### Records for the exercise
────

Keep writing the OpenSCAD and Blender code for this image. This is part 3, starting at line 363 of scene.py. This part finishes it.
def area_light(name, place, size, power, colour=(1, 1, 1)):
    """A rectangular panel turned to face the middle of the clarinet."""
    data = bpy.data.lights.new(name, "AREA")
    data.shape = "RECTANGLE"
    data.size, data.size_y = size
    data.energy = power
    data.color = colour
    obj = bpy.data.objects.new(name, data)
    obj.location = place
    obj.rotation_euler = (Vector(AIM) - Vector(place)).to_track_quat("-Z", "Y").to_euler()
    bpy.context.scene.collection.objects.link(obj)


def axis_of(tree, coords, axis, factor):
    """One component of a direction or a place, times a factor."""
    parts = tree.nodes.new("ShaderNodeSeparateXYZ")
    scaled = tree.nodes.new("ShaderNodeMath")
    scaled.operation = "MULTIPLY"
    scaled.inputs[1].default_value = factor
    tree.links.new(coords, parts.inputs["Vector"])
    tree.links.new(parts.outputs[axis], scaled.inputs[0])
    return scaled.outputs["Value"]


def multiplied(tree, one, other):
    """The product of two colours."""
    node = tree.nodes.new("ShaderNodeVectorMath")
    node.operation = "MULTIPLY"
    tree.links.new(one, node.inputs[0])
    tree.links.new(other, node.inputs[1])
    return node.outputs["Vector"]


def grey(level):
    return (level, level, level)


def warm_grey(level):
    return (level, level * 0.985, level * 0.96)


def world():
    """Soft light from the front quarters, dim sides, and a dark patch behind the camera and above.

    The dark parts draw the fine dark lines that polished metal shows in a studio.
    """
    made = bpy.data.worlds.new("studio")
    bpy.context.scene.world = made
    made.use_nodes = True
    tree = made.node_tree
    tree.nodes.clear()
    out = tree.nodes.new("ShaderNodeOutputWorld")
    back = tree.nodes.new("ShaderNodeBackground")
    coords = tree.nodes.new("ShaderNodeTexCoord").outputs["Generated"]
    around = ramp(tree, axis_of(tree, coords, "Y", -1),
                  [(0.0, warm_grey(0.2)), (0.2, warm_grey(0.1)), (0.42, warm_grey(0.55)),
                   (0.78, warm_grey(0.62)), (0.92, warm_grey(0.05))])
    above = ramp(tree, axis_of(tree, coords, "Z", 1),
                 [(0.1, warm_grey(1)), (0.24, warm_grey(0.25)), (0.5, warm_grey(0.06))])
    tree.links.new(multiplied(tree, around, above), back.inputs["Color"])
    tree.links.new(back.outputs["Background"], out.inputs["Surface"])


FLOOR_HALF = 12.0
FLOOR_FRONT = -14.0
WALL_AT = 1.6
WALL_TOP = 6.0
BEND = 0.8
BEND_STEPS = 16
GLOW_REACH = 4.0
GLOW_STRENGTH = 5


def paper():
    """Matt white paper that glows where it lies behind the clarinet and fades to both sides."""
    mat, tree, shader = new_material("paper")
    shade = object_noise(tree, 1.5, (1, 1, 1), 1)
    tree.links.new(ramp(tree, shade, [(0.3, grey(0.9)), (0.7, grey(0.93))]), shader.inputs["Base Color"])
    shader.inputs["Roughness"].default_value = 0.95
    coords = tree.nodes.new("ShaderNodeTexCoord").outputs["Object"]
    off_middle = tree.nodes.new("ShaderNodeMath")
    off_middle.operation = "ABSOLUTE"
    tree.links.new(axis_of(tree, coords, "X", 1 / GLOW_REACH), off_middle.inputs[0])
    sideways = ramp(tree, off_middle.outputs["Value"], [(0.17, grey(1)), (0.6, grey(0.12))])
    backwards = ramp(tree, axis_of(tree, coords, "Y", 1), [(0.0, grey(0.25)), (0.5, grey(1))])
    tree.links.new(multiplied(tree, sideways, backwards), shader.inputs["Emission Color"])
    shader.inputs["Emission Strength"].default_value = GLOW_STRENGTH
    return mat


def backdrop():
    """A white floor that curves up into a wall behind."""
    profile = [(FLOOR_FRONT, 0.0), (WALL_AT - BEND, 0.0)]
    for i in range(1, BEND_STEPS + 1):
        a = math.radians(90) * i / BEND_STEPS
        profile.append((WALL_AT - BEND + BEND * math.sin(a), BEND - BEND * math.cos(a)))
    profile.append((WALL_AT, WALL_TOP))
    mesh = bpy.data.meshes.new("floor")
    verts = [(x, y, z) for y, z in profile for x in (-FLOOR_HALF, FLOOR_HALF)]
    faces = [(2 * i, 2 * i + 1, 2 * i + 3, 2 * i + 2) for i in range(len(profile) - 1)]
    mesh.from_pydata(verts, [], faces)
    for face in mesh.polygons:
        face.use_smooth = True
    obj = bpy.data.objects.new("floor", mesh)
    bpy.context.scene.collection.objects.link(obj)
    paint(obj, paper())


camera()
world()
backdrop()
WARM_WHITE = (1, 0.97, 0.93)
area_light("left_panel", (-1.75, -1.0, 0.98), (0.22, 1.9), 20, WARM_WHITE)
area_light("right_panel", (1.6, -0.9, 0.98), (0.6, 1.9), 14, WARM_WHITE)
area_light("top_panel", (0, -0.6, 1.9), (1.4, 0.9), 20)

────

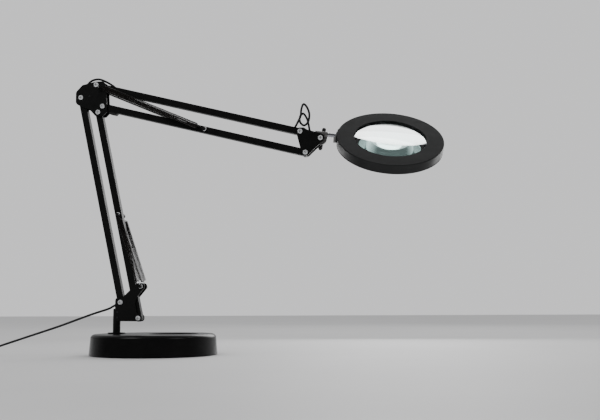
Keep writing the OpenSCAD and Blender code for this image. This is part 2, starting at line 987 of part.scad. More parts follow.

────

### Directive
Copy every line that contains the string "This".

### The solution
Keep writing the OpenSCAD and Blender code for this image. This is part 3, starting at line 363 of scene.py. This part finishes it.
Keep writing the OpenSCAD and Blender code for this image. This is part 2, starting at line 987 of part.scad. More parts follow.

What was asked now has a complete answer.